All entries below are to be set down again, identical to the source.

>>>

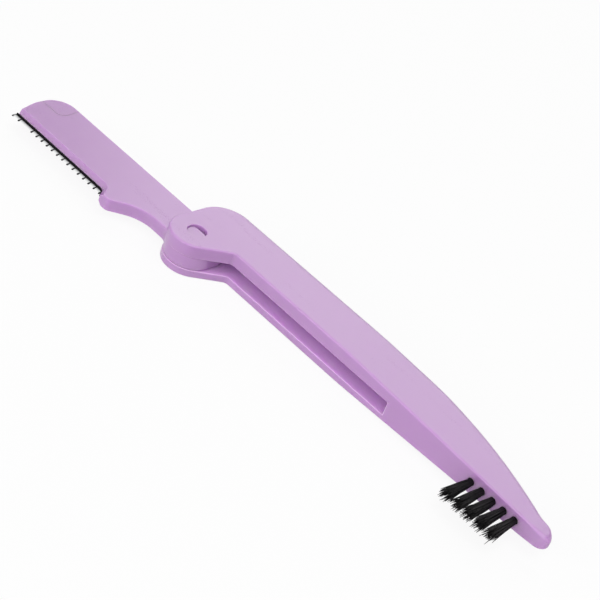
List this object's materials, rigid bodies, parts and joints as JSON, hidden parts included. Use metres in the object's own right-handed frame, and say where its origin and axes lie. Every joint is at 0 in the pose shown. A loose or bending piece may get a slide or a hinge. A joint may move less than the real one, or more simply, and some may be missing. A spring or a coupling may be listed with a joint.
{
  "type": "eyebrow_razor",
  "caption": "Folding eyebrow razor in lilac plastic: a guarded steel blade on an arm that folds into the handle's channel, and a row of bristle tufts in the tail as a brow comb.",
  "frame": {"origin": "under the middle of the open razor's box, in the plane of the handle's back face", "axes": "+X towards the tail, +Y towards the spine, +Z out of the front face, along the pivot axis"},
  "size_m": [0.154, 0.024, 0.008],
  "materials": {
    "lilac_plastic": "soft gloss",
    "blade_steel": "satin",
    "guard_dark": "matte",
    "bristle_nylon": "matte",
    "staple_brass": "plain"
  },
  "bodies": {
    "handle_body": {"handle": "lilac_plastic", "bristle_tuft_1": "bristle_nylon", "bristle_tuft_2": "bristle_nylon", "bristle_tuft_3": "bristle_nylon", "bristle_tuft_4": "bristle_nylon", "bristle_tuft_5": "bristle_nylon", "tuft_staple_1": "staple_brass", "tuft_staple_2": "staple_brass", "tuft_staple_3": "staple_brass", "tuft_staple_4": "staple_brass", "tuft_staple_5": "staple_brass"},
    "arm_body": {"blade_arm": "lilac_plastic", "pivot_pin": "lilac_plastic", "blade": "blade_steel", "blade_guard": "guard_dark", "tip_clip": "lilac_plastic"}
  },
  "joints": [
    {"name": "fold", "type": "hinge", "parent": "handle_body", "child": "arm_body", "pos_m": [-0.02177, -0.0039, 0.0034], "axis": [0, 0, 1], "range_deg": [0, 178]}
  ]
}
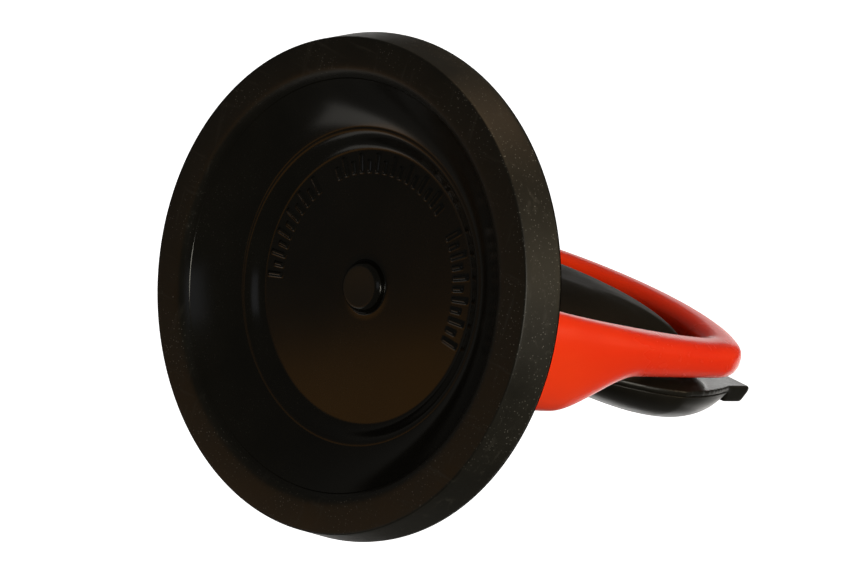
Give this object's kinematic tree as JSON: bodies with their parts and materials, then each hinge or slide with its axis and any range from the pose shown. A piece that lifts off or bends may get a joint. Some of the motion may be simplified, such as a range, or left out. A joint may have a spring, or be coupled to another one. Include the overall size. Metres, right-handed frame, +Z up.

<<<

_Finished task_
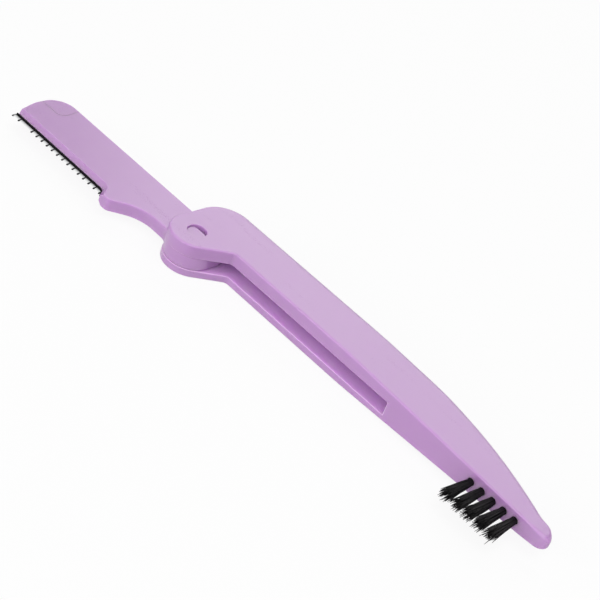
List this object's materials, rigid bodies, parts and joints as JSON, hidden parts included. Use metres in the object's own right-handed frame, and say where its origin and axes lie. Every joint is at 0 in the pose shown. A loose or bending piece may get a slide or a hinge. A joint may move less than the real one, or more simply, and some may be missing. A spring or a coupling may be listed with a joint.
{
  "type": "eyebrow_razor",
  "caption": "Folding eyebrow razor in lilac plastic: a guarded steel blade on an arm that folds into the handle's channel, and a row of bristle tufts in the tail as a brow comb.",
  "frame": {"origin": "under the middle of the open razor's box, in the plane of the handle's back face", "axes": "+X towards the tail, +Y towards the spine, +Z out of the front face, along the pivot axis"},
  "size_m": [0.154, 0.024, 0.008],
  "materials": {
    "lilac_plastic": "soft gloss",
    "blade_steel": "satin",
    "guard_dark": "matte",
    "bristle_nylon": "matte",
    "staple_brass": "plain"
  },
  "bodies": {
    "handle_body": {"handle": "lilac_plastic", "bristle_tuft_1": "bristle_nylon", "bristle_tuft_2": "bristle_nylon", "bristle_tuft_3": "bristle_nylon", "bristle_tuft_4": "bristle_nylon", "bristle_tuft_5": "bristle_nylon", "tuft_staple_1": "staple_brass", "tuft_staple_2": "staple_brass", "tuft_staple_3": "staple_brass", "tuft_staple_4": "staple_brass", "tuft_staple_5": "staple_brass"},
    "arm_body": {"blade_arm": "lilac_plastic", "pivot_pin": "lilac_plastic", "blade": "blade_steel", "blade_guard": "guard_dark", "tip_clip": "lilac_plastic"}
  },
  "joints": [
    {"name": "fold", "type": "hinge", "parent": "handle_body", "child": "arm_body", "pos_m": [-0.02177, -0.0039, 0.0034], "axis": [0, 0, 1], "range_deg": [0, 178]}
  ]
}
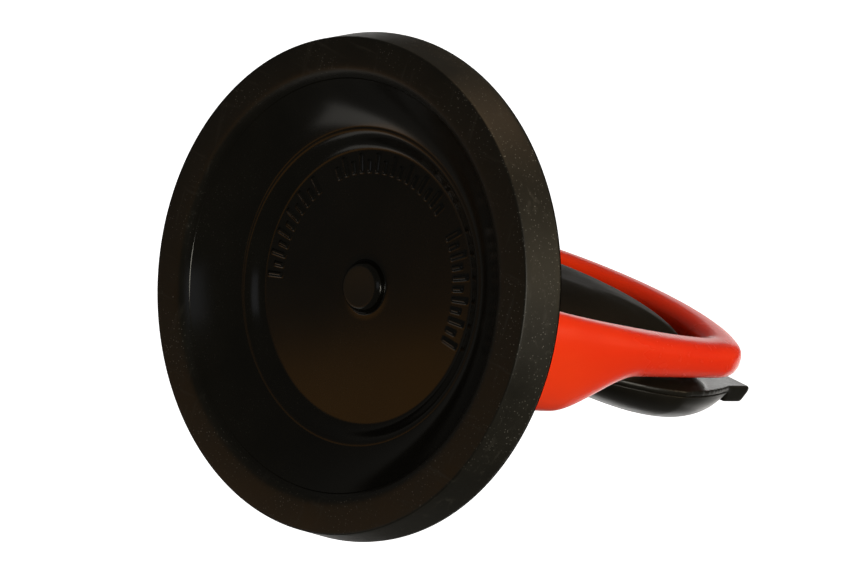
Give this object's kinematic tree as JSON: bodies with their parts and materials, then each hinge or slide with its axis and any range from the pose shown. A piece that lifts off or bends may get a joint. Some of the motion may be simplified, such as a range, or left out. A joint may have a spring, or be coupled to another one. Include the overall size. Metres, right-handed frame, +Z up.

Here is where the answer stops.